▶ Collected data
* Start *

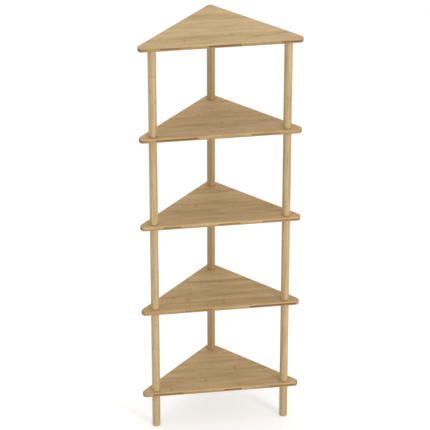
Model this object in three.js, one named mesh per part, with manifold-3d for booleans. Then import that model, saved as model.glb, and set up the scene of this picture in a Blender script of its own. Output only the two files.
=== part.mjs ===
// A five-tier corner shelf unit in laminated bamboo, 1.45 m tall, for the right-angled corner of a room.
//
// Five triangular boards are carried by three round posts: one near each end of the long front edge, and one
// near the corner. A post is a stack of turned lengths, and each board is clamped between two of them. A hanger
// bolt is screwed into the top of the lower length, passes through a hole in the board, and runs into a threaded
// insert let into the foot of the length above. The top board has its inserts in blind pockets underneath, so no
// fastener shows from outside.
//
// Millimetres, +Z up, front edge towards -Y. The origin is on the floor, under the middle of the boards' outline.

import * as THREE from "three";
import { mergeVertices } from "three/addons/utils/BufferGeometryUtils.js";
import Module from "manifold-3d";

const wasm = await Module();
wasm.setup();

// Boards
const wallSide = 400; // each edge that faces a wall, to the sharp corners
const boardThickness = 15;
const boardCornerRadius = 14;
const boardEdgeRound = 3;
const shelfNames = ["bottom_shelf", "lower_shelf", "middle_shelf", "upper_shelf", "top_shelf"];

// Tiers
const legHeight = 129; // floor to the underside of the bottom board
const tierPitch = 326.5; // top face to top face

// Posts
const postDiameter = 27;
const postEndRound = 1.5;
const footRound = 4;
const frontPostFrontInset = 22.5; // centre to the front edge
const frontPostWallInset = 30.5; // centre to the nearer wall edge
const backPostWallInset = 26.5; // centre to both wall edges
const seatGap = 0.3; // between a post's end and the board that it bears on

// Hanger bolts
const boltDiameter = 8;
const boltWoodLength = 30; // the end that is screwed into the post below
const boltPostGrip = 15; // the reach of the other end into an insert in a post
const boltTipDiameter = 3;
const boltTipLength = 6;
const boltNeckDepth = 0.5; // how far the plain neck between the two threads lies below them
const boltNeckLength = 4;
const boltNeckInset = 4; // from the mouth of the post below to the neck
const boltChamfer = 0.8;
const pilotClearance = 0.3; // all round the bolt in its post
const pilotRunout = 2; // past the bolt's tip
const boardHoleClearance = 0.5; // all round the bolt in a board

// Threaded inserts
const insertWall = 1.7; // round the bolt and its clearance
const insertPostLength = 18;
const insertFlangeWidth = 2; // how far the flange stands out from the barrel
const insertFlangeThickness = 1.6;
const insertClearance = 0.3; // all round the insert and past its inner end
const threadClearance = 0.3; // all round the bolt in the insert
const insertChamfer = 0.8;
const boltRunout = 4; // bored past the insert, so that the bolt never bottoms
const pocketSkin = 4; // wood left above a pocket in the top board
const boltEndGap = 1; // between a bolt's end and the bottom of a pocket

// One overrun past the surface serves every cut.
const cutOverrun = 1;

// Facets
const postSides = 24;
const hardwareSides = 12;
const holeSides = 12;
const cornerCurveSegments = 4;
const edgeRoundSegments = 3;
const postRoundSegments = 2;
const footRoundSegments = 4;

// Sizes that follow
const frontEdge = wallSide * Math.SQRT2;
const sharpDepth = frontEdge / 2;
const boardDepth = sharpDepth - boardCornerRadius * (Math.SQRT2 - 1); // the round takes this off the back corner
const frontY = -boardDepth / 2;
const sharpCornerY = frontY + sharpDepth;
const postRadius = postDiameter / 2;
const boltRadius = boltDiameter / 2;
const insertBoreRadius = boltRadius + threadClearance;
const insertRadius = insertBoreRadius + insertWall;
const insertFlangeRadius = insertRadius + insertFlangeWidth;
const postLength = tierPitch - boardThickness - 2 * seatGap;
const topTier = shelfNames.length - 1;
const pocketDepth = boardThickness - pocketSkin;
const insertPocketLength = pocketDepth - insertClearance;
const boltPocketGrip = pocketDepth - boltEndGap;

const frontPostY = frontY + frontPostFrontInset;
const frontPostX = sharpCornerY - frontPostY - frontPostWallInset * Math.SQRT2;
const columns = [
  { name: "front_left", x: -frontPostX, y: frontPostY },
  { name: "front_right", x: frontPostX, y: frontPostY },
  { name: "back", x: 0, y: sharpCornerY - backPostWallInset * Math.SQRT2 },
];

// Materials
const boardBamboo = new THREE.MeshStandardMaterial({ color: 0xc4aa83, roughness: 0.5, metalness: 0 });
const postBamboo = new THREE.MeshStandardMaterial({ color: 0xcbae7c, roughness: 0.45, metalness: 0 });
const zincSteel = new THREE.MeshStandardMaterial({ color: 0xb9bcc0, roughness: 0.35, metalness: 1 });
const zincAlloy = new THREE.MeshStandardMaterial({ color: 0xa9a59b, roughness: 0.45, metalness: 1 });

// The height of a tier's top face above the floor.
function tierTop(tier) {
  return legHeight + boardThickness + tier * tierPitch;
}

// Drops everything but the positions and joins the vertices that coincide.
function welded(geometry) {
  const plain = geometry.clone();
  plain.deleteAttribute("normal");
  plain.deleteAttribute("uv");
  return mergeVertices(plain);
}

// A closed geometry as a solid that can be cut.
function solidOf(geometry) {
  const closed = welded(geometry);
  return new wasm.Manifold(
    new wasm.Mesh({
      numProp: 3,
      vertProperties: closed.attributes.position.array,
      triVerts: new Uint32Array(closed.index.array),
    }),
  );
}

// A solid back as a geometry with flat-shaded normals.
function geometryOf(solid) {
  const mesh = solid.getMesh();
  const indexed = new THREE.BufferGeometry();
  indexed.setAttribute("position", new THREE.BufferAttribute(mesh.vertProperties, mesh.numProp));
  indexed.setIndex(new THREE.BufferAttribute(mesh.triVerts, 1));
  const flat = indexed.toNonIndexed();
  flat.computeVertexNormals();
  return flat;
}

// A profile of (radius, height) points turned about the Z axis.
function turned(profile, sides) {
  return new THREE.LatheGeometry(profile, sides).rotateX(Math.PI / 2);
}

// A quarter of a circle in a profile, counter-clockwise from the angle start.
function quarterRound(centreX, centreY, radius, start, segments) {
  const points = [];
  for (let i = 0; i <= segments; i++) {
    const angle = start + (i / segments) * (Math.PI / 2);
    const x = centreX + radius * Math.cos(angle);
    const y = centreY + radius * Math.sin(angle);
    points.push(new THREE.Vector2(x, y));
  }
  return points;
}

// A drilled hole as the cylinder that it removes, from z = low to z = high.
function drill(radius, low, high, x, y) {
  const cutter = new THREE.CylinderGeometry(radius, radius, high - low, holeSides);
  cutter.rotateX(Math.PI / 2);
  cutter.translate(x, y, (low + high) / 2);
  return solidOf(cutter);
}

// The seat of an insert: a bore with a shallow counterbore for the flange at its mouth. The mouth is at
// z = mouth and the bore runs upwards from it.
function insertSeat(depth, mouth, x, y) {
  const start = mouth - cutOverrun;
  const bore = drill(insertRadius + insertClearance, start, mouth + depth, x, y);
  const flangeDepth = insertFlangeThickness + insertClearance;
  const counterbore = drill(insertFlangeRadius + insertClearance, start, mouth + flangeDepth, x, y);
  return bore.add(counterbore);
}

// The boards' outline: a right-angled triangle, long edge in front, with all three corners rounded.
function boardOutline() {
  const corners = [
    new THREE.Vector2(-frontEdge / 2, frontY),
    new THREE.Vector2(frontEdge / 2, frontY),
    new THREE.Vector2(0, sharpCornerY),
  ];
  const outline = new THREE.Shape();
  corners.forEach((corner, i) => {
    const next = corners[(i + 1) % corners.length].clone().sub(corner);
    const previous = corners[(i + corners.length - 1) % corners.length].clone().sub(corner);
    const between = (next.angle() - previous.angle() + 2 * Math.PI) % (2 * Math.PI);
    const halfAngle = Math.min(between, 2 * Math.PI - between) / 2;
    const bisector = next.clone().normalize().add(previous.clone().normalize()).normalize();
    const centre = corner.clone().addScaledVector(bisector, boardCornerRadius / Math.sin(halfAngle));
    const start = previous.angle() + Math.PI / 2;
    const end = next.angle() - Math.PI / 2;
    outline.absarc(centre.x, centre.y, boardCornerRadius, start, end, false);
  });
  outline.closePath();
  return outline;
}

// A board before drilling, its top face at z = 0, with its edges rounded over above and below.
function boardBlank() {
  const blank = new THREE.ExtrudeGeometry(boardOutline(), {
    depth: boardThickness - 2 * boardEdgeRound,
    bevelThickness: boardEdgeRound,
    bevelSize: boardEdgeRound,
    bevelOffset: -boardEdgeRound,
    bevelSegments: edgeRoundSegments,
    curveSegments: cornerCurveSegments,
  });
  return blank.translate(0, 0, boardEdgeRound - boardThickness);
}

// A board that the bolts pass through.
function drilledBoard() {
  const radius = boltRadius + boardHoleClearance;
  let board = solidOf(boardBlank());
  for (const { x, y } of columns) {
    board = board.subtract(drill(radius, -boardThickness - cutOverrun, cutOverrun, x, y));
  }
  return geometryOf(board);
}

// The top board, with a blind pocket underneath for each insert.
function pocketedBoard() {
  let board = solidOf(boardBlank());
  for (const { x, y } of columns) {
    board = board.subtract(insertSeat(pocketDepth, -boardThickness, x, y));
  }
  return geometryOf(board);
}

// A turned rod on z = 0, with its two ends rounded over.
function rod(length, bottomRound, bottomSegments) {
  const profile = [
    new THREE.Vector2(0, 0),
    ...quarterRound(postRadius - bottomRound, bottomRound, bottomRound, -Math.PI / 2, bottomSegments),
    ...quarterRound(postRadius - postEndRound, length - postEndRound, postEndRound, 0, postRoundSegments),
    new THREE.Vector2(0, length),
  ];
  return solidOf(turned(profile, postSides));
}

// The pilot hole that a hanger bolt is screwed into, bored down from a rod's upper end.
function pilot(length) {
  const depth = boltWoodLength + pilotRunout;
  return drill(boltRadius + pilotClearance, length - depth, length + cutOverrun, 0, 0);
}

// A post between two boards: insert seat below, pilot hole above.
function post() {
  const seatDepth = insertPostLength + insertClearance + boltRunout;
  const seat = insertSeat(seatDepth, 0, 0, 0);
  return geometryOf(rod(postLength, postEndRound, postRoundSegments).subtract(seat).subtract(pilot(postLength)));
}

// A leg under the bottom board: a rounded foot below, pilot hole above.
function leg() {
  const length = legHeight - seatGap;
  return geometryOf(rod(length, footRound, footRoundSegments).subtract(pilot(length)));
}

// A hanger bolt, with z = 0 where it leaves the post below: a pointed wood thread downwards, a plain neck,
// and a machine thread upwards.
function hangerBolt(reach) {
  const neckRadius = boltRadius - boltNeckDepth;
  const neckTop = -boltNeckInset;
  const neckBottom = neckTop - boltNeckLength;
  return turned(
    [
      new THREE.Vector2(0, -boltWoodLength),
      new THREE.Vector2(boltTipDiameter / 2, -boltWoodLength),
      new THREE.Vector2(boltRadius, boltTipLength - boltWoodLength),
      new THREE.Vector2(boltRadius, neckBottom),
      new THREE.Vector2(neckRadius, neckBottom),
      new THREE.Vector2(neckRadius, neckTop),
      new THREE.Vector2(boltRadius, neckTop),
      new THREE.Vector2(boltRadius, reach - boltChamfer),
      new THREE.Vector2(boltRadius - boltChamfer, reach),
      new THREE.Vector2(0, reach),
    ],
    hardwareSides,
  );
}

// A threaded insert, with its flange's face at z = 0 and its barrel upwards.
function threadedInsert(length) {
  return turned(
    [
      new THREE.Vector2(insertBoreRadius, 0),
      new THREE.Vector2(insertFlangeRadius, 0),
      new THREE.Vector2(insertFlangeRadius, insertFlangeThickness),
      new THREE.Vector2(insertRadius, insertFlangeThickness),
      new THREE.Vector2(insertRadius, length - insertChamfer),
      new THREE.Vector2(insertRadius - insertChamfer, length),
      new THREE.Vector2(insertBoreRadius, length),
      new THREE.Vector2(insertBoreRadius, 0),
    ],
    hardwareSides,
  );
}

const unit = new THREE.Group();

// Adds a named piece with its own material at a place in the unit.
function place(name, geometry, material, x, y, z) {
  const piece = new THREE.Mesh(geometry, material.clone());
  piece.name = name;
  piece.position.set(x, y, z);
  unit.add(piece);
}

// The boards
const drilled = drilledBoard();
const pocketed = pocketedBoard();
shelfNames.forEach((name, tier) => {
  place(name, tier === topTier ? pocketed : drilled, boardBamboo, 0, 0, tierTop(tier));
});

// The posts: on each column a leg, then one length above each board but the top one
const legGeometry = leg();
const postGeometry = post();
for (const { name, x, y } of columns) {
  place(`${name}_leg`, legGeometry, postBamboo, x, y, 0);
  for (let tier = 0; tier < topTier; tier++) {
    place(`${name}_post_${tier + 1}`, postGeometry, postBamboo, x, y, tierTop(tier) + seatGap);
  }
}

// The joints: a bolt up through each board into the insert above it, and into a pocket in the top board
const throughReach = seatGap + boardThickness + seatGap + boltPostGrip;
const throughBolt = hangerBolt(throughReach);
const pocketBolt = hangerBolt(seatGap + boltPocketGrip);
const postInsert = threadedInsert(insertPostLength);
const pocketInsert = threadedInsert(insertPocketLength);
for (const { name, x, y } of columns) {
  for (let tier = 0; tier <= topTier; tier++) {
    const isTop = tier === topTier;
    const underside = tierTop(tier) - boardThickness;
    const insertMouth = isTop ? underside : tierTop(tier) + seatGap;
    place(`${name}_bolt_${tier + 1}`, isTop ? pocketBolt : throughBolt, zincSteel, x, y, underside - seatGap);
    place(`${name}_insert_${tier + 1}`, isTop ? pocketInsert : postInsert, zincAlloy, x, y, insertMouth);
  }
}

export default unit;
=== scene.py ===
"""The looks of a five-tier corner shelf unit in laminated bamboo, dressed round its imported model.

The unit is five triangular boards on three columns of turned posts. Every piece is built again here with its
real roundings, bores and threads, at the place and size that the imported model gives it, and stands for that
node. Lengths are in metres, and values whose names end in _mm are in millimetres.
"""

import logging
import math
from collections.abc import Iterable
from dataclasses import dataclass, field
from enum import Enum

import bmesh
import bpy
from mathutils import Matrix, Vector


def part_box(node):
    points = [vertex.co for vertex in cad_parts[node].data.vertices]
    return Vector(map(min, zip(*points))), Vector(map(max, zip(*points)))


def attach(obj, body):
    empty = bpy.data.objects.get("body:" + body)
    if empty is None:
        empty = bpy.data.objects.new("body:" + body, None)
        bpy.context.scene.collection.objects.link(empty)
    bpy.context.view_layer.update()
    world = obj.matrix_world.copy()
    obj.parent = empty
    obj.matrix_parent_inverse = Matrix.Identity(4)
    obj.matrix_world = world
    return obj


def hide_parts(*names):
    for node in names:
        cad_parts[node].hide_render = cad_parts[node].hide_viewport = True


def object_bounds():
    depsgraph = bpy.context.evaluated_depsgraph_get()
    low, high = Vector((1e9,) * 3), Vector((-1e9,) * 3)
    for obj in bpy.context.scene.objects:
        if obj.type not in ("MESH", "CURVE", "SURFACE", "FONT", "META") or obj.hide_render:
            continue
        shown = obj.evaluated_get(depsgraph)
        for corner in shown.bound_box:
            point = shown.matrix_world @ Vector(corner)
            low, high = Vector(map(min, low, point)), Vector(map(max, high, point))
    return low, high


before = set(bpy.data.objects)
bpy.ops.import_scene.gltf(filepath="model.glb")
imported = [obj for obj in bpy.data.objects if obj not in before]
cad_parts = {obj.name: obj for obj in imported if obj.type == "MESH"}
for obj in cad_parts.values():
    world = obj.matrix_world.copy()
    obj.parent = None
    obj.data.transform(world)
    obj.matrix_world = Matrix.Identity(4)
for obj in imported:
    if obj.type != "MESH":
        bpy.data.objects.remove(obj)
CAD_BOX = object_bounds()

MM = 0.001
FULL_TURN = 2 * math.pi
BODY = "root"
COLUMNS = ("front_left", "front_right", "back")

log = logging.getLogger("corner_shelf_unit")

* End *

▶ Written problem
Begin with the line containing "into a pocket in the top board" and end with the line containing "obj.matrix_world = world"; repeat every line from start to finish exactly, and nothing outside them.

▶ Task solution
// The joints: a bolt up through each board into the insert above it, and into a pocket in the top board
const throughReach = seatGap + boardThickness + seatGap + boltPostGrip;
const throughBolt = hangerBolt(throughReach);
const pocketBolt = hangerBolt(seatGap + boltPocketGrip);
const postInsert = threadedInsert(insertPostLength);
const pocketInsert = threadedInsert(insertPocketLength);
for (const { name, x, y } of columns) {
  for (let tier = 0; tier <= topTier; tier++) {
    const isTop = tier === topTier;
    const underside = tierTop(tier) - boardThickness;
    const insertMouth = isTop ? underside : tierTop(tier) + seatGap;
    place(`${name}_bolt_${tier + 1}`, isTop ? pocketBolt : throughBolt, zincSteel, x, y, underside - seatGap);
    place(`${name}_insert_${tier + 1}`, isTop ? pocketInsert : postInsert, zincAlloy, x, y, insertMouth);
  }
}

export default unit;
=== scene.py ===
"""The looks of a five-tier corner shelf unit in laminated bamboo, dressed round its imported model.

The unit is five triangular boards on three columns of turned posts. Every piece is built again here with its
real roundings, bores and threads, at the place and size that the imported model gives it, and stands for that
node. Lengths are in metres, and values whose names end in _mm are in millimetres.
"""

import logging
import math
from collections.abc import Iterable
from dataclasses import dataclass, field
from enum import Enum

import bmesh
import bpy
from mathutils import Matrix, Vector


def part_box(node):
    points = [vertex.co for vertex in cad_parts[node].data.vertices]
    return Vector(map(min, zip(*points))), Vector(map(max, zip(*points)))


def attach(obj, body):
    empty = bpy.data.objects.get("body:" + body)
    if empty is None:
        empty = bpy.data.objects.new("body:" + body, None)
        bpy.context.scene.collection.objects.link(empty)
    bpy.context.view_layer.update()
    world = obj.matrix_world.copy()
    obj.parent = empty
    obj.matrix_parent_inverse = Matrix.Identity(4)
    obj.matrix_world = world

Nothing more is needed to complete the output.